Upside Down by R. Morello follows Caleb, a young man trapped between the real world and a mirrored, inverted dimension where distorted versions of people and memories exist. After his sister Shelly’s death, he finds himself suspended in this “upside-down” space, observing mirrored versions of his family and friends who continue living above. Through interactions with others who are also split between both realms—Maddy, Jason, Dominic, Ayla, and the menacing Sebastian—Caleb begins uncovering the tangled history of abuse, secrecy, and inherited pain within his family. As he moves deeper through both realities, the boundaries between the living and the mirrored blur, forcing him to meet those who’ve hurt him, face the truth of Shelly’s death, and decide whether he can emerge from the inverted world or remain defined by it.

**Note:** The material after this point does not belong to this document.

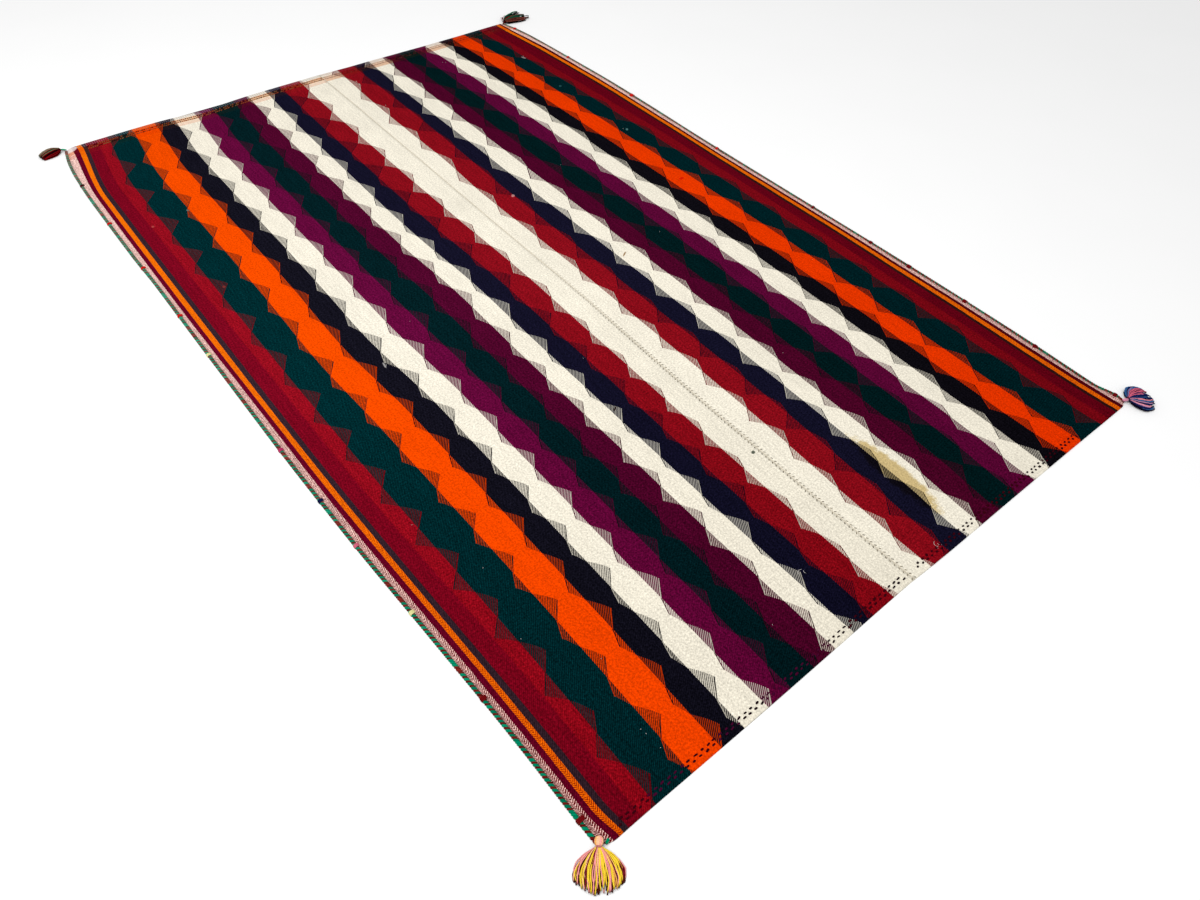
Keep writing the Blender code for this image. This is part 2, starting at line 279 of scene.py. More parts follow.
TIE_PITCH = 2.9
TIE_DYES = ("#761014", "#F0EAA8", "#E07088", "#141A44", "#C03868", "#D81E18", "#4A0812")
LEFT_TIES = [
    # along, length across, dye, wraps
    (56, 17, 0, 3), (332, 13, 0, 3), (564, 12, 1, 3), (769, 12, 2, 3), (918, 12, 3, 3), (1101, 12, 4, 3),
    (1494, 12, 1, 3), (1677, 13, 5, 3), (1926, 13, 5, 3), (2183, 13, 5, 3), (2424, 13, 6, 3),
]
RIGHT_TIES = [
    (32, 14, 0, 3), (257, 14, 0, 3), (481, 15, 0, 4), (672, 15, 0, 4), (813, 13, 0, 3), (1038, 13, 0, 3),
    (1461, 13, 5, 3), (1901, 16, 5, 5), (2266, 13, 5, 3), (2581, 13, 5, 3),
]
# How high a tie lies: share of its length from the outer side, and height.
TIE_RISE = np.array([(0.0, 0.8), (0.10, 3.8), (0.30, 5.7), (0.55, 5.0), (0.85, 3.9), (1.0, 2.2)])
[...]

Upside Down by R. Morello is a uniquely intense and really imaginative story, and Morello does exceptionally well in contrasting Caleb's need to understand with what will be required to do that. Caleb’s clash with Sebastian, the fabulously chilling counterpart who feeds on guilt and regret, leans into the very real danger of self-blame and denial. Their meetings reflect the battle between truth and illusion that runs through the mirrored world. Maddy, Jason, and Ayla are as fully fleshed out as Calen and Sebastian, and provide a grounding presence as Caleb faces memories he has long tried to bury. Morello's settings are textured and near cinematic. Upside Down stands as a metaphor for facing darkness to rediscover one’s capacity for forgiveness and connection. Recommended.